Qualtrough says the feds will spend ‘whatever it takes’ amid COVID-19 pandemic

OTTAWA — Employment Minister Carla Qualtrough says the government is going to spend “whatever it takes” on its COVID-19 measures, despite concerns already emerging from Canada’ budget watchdog about fiscal sustainability.

She made the comment during an interview with CTV Question Period Host Evan Solomon, airing Sunday.

“I think the first priority of our government as you said is to spend whatever it takes to keep Canadians safe, particularly related to COVID,” Qualtrough said.

“We will not be in any way frugal in our efforts to make sure Canadians stay safe.”

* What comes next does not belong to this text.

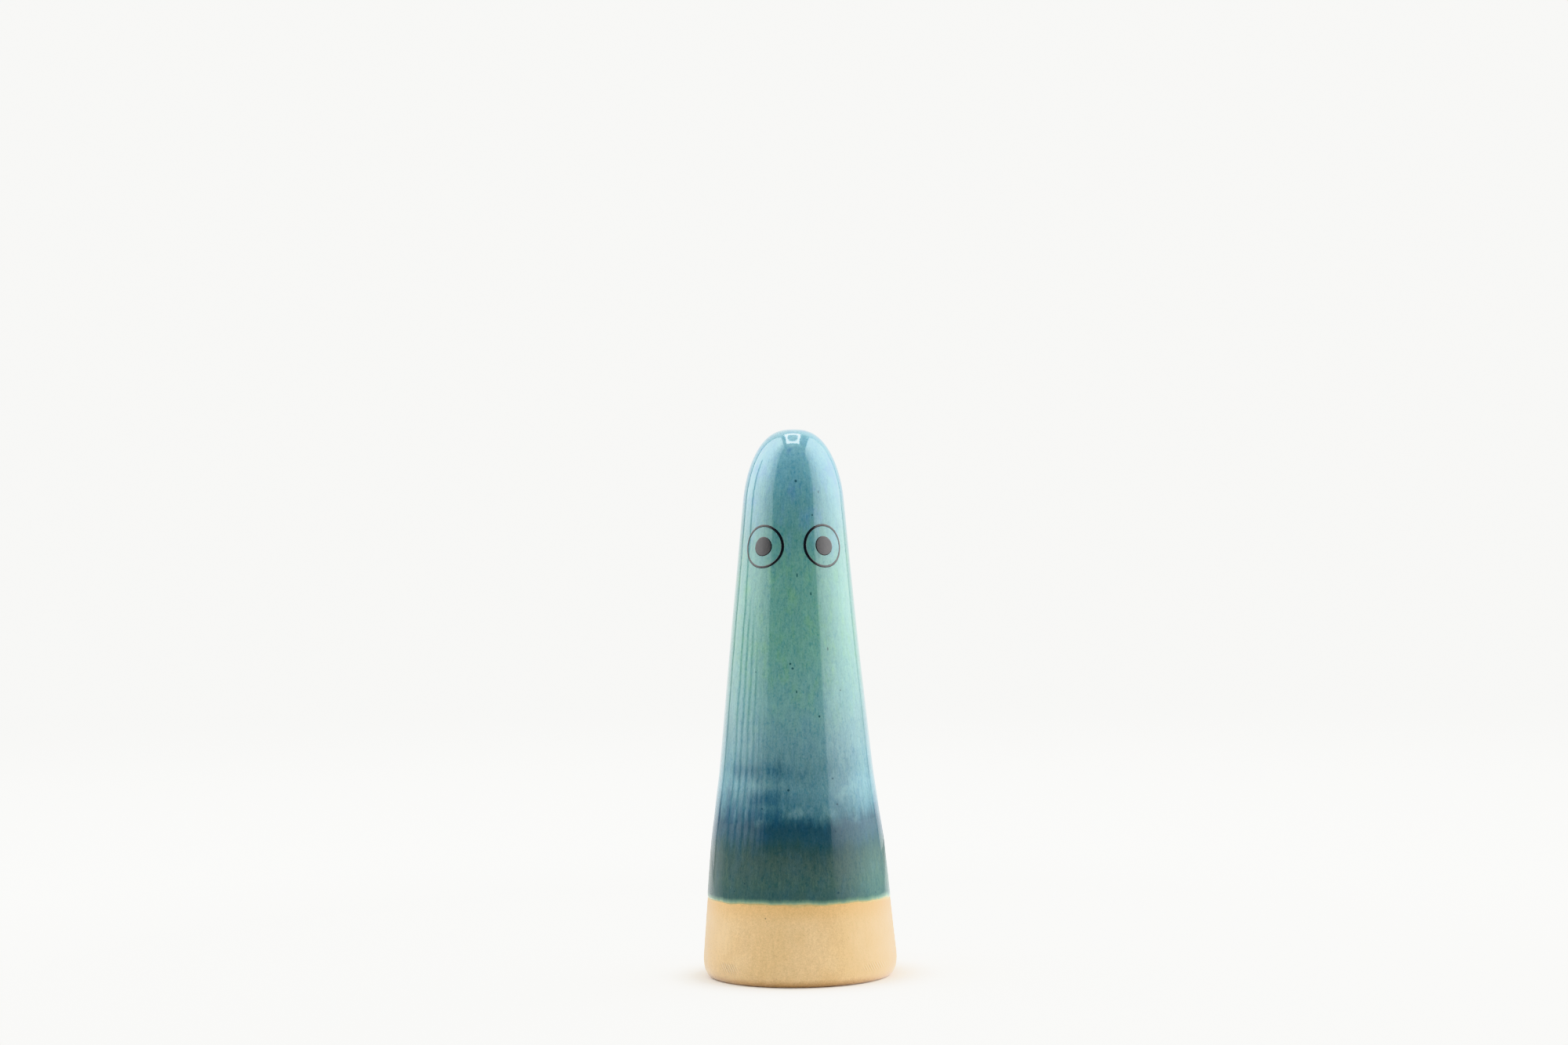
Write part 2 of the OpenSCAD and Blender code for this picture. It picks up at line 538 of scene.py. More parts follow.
def overlap_marks(n, colour, height, runs, cloud):
    """Dark smudges and pale wisps where the two coats overlap, with streaky edges."""
    ragged = n.math("ADD", n.swing(runs, 0.7), n.swing(cloud, 1.0))
    overlap = n.band(height, 28 * MM, 33 * MM, 44 * MM, 54 * MM)
    swirl = n.noise((300, 300, 190), 4, 0.65)
    dark = n.math("MULTIPLY", n.ramp(swirl, 0.50, 0.70), overlap)
    smudges = n.patches(SMUDGES, ragged, -0.1)
    dark = n.math("MAXIMUM", n.math("MULTIPLY", dark, 0.45), smudges)
    colour = n.mix(n.math("MULTIPLY", dark, 0.6), colour, SMUDGE)
    pale = n.ramp(n.noise((520, 520, 150), 4, 0.65), 0.54, 0.72)
    pale = n.math("MULTIPLY", pale, overlap)
    pale = n.math("MULTIPLY", pale, n.ramp(height, 33 * MM, 37 * MM))
    wisps = n.patches(WISPS, ragged, 0.1)
    wisps = n.math("MULTIPLY", wisps, n.ramp(swirl, 0.35, 0.62))
    pale = n.math("MAXIMUM", n.math("MULTIPLY", pale, 0.7), wisps)
    return n.mix(n.math("MULTIPLY", pale, 0.26), colour, WISP)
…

Her comments come as Parliamentary Budget Officer Yves Giroux warned in his Sept. 29 Economic and Fiscal Outlook that Canada’s spending is teetering dangerously close to becoming unsustainable.

Speaking to Solomon during an interview airing Sunday, Giroux explained that fiscal sustainability is generally defined as debt that “does not go on increasing forever as a percentage of GDP.”

He said that Canada’s current debt to GDP ratio will keep increasing over a five year span, before finally beginning to decrease slightly.

“[This] is putting it on an increasing track and dangerously leaning towards ever increasing debt to GDP ratio, unless there’s an increase in taxes or reduction in other types of spending,” Giroux said.

He also noted that these calculations were made without including any new spending that the government laid out in the throne speech.

“I can’t speculate how much this is going to cost us. We don’t know what’s coming,” Qualtrough said when Solomon asked if a $500-billion or even $800-billion deficit is out of the question.

“We had the fiscal fire power going in and we are being reasonable in our approach to economic support for Canadians in these really unprecedented times. Yes, it’s a massive amount of spending.”

Still, despite repeated pressing, she would not provide any ceiling when it comes to this year’s ballooning deficit — which is currently on track to hit $330 billion.

“I’m not prepared to sit here and give you a number, to be honest that’s not the conversation framing that we have,” Qualtrough said.

“We know we have to be responsible with the way we spend Canadians’ money, but we also are very, very convinced that the way that we’re going to get through this is to support Canadians individually, but also businesses, and take on the debt so Canadian families don’t have to take it on themselves.”